__Given instruction__: Output every line below without omitting or altering anything.

=-=-=

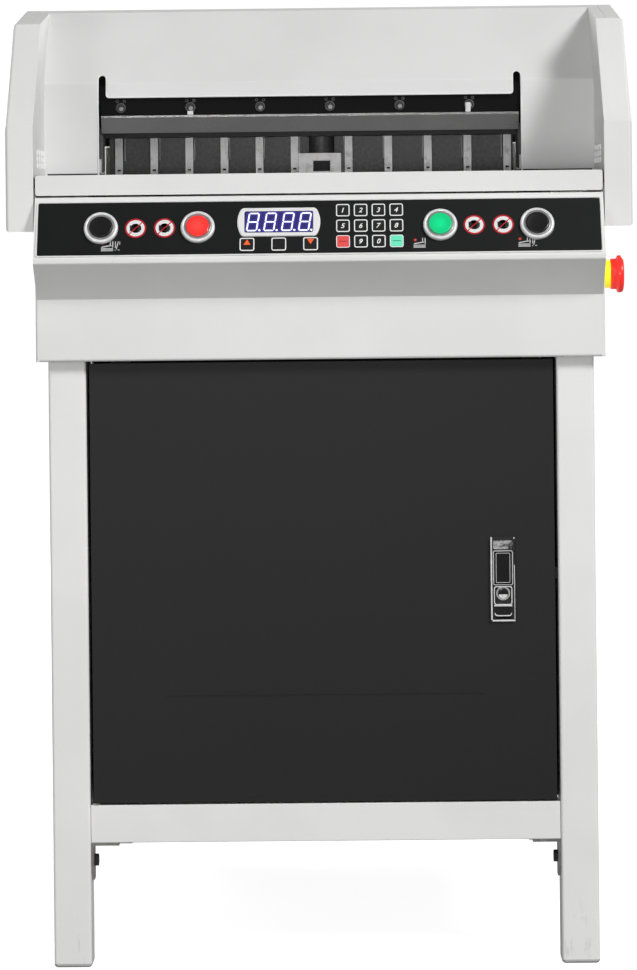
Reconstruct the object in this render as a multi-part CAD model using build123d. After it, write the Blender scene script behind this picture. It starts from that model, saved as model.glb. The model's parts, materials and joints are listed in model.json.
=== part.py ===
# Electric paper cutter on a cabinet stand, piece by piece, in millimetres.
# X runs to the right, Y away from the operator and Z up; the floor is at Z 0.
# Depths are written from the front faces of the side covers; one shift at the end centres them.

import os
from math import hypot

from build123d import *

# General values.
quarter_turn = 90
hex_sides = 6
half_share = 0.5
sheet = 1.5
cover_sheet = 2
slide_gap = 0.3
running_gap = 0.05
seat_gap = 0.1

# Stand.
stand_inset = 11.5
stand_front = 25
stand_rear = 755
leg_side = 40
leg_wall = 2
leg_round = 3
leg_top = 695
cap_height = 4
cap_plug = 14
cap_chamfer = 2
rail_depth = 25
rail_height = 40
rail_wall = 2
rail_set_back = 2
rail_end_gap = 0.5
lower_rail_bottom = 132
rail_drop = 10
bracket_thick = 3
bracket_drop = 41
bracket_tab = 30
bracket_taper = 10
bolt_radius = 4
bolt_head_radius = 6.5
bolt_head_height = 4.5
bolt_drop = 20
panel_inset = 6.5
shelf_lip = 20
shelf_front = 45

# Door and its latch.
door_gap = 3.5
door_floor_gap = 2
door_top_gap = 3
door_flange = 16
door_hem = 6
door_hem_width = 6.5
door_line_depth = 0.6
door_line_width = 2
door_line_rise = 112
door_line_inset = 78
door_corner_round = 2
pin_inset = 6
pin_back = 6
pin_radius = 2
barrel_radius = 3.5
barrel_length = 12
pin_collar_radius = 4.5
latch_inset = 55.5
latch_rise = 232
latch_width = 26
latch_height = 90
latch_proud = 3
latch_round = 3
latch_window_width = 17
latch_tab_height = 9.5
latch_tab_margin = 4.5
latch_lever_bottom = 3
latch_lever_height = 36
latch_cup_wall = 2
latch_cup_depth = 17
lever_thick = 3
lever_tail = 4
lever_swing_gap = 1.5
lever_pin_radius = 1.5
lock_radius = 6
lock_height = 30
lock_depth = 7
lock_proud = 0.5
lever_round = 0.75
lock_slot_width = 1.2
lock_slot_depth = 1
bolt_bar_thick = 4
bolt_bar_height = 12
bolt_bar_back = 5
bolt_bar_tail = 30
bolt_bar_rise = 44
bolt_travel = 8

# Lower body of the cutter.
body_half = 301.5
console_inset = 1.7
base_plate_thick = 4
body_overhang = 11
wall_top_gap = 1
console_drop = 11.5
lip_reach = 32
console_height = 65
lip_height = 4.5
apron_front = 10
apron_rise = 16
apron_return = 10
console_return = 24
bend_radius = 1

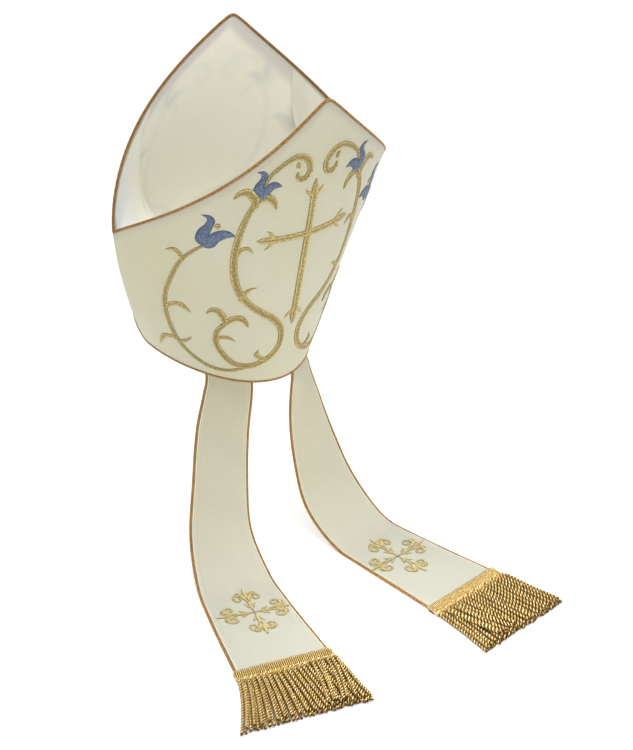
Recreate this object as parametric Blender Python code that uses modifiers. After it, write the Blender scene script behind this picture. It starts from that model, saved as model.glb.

=-=-=

__The solution__:
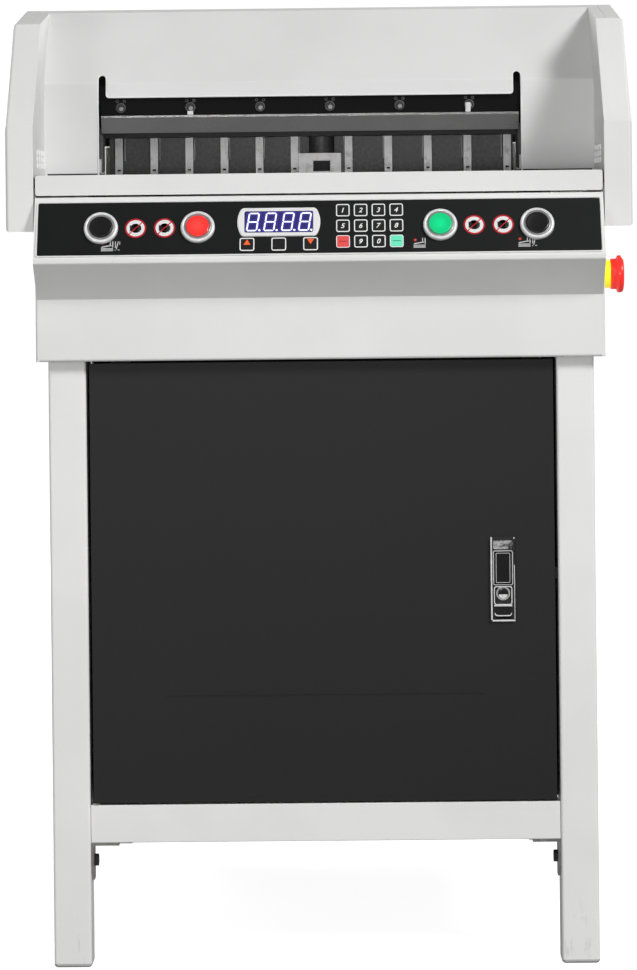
Reconstruct the object in this render as a multi-part CAD model using build123d. After it, write the Blender scene script behind this picture. It starts from that model, saved as model.glb. The model's parts, materials and joints are listed in model.json.
=== part.py ===
# Electric paper cutter on a cabinet stand, piece by piece, in millimetres.
# X runs to the right, Y away from the operator and Z up; the floor is at Z 0.
# Depths are written from the front faces of the side covers; one shift at the end centres them.

import os
from math import hypot

from build123d import *

# General values.
quarter_turn = 90
hex_sides = 6
half_share = 0.5
sheet = 1.5
cover_sheet = 2
slide_gap = 0.3
running_gap = 0.05
seat_gap = 0.1

# Stand.
stand_inset = 11.5
stand_front = 25
stand_rear = 755
leg_side = 40
leg_wall = 2
leg_round = 3
leg_top = 695
cap_height = 4
cap_plug = 14
cap_chamfer = 2
rail_depth = 25
rail_height = 40
rail_wall = 2
rail_set_back = 2
rail_end_gap = 0.5
lower_rail_bottom = 132
rail_drop = 10
bracket_thick = 3
bracket_drop = 41
bracket_tab = 30
bracket_taper = 10
bolt_radius = 4
bolt_head_radius = 6.5
bolt_head_height = 4.5
bolt_drop = 20
panel_inset = 6.5
shelf_lip = 20
shelf_front = 45

# Door and its latch.
door_gap = 3.5
door_floor_gap = 2
door_top_gap = 3
door_flange = 16
door_hem = 6
door_hem_width = 6.5
door_line_depth = 0.6
door_line_width = 2
door_line_rise = 112
door_line_inset = 78
door_corner_round = 2
pin_inset = 6
pin_back = 6
pin_radius = 2
barrel_radius = 3.5
barrel_length = 12
pin_collar_radius = 4.5
latch_inset = 55.5
latch_rise = 232
latch_width = 26
latch_height = 90
latch_proud = 3
latch_round = 3
latch_window_width = 17
latch_tab_height = 9.5
latch_tab_margin = 4.5
latch_lever_bottom = 3
latch_lever_height = 36
latch_cup_wall = 2
latch_cup_depth = 17
lever_thick = 3
lever_tail = 4
lever_swing_gap = 1.5
lever_pin_radius = 1.5
lock_radius = 6
lock_height = 30
lock_depth = 7
lock_proud = 0.5
lever_round = 0.75
lock_slot_width = 1.2
lock_slot_depth = 1
bolt_bar_thick = 4
bolt_bar_height = 12
bolt_bar_back = 5
bolt_bar_tail = 30
bolt_bar_rise = 44
bolt_travel = 8

# Lower body of the cutter.
body_half = 301.5
console_inset = 1.7
base_plate_thick = 4
body_overhang = 11
wall_top_gap = 1
console_drop = 11.5
lip_reach = 32
console_height = 65
lip_height = 4.5
apron_front = 10
apron_rise = 16
apron_return = 10
console_return = 24
bend_radius = 1

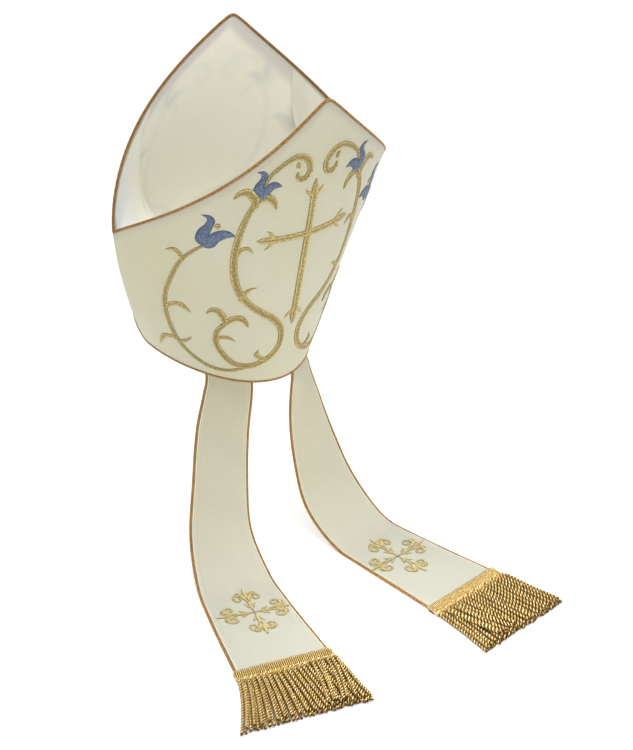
Recreate this object as parametric Blender Python code that uses modifiers. After it, write the Blender scene script behind this picture. It starts from that model, saved as model.glb.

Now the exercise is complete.